Desde que comenzó la legislatura europea en junio de 2024, Ursula von der Leyen ha tenido que sostener su segundo mandato sobre un terreno mucho más inestable que el anterior. En poco más de un año, el Parlamento Europeo ha registrado tres mociones de censura, todas derrotadas, pero ninguna inocua. Cada una ha servido para medir la temperatura política de una Europa fragmentada, donde el centro proeuropeo ya no es un bloque sólido, sino un espacio en permanente negociación. Von der Leyen busca el equilibrio imposible entre grupos parlamentarios enfrentados y gobiernos nacionales cada vez más replegados sobre sí mismos. Pero ese afán por contentar a todos ha convertido a la presidenta en una figura asediada por la prudencia: consciente de que cada decisión puede abrir un frente nuevo, ha optado por gobernar desde la contención. Y esa contención, a la larga, es también una forma de fragilidad.

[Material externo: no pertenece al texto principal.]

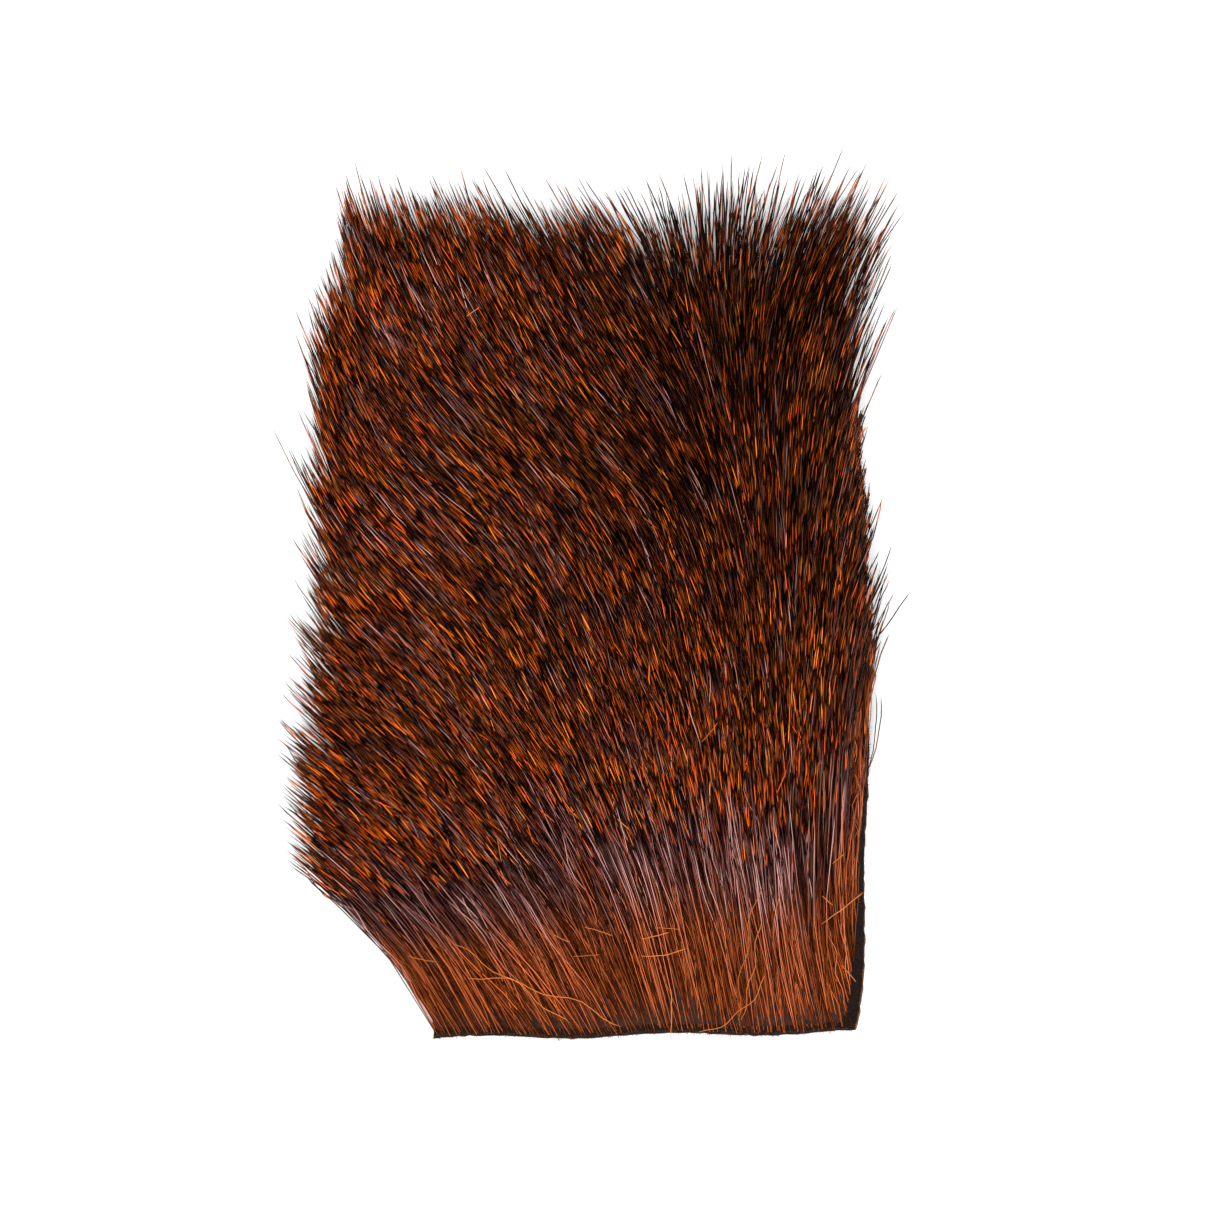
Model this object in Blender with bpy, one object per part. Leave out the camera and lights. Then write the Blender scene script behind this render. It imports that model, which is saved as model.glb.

No inspira ni convicción, ni entusiasmo
Las mociones de censura no han tenido recorrido institucional, pero sí político. La presentada por la extrema derecha en julio de 2025 fue más un gesto de desafío que una alternativa real; la impulsada por La Izquierda, una advertencia a una Comisión que consideran demasiado complaciente con los intereses corporativos. Sin embargo, ambas coincidieron en un punto esencial: la percepción de un Ejecutivo que no ejerce plenamente su autoridad. Von der Leyen ha sobrevivido porque la mayoría del Parlamento teme el vacío que dejaría su caída, no porque inspire convicción o entusiasmo. En Bruselas, más que una presidenta firme, parece haber una equilibrista. Alguien que intenta mantener en pie el andamiaje institucional europeo mientras la presión aumenta por todos los lados. Y en política, sobrevivir no siempre es sinónimo de gobernar.
No incomodar a nadie
En esta segunda legislatura, Von der Leyen ha convertido la búsqueda del consenso en su principal método de trabajo, y quizá también en su mayor limitación. Su Comisión actúa como un laboratorio de compromisos: cada propuesta nace ya negociada, cada decisión llega descafeinada para no incomodar a nadie. La consecuencia es una Europa que gestiona más que impulsa, que reacciona más que lidera. Desde la política industrial hasta la reforma energética o la transición verde, las decisiones se mueven en un terreno de prudencia extrema. Y mientras tanto, el Consejo Europeo se refuerza, imponiendo a menudo el ritmo y la orientación política. La presidenta intenta ser la bisagra entre Parlamento y Estados miembros, pero en ese papel –tan diplomático como agotador– la iniciativa comunitaria se diluye. Europa, que debería hablar con una sola voz, acaba hablando en murmullos.
Una Comisión que gobierne
En los pasillos de Bruselas se percibe una sensación de agotamiento institucional. La Comisión de Von der Leyen, que quiso ser el motor político de la Unión, es hoy más un centro de gravedad precaria, obligado a contentar a todos para no perder pie. Pero gobernar Europa exige algo más que resistir: exige coraje, una visión capaz de incomodar y de unir al mismo tiempo. Las mociones de censura, pese a su fracaso, son un síntoma de esa falta de pulso. Reflejan un Parlamento que no se siente representado y una Comisión que no termina de creerse su propio papel. A veces tengo la impresión de que Bruselas se ha acostumbrado a sobrevivir a base de equilibrios, olvidando que la estabilidad sin rumbo es solo una pausa antes del próximo temblor. Europa no necesita una Comisión que se defienda: necesita una que gobierne.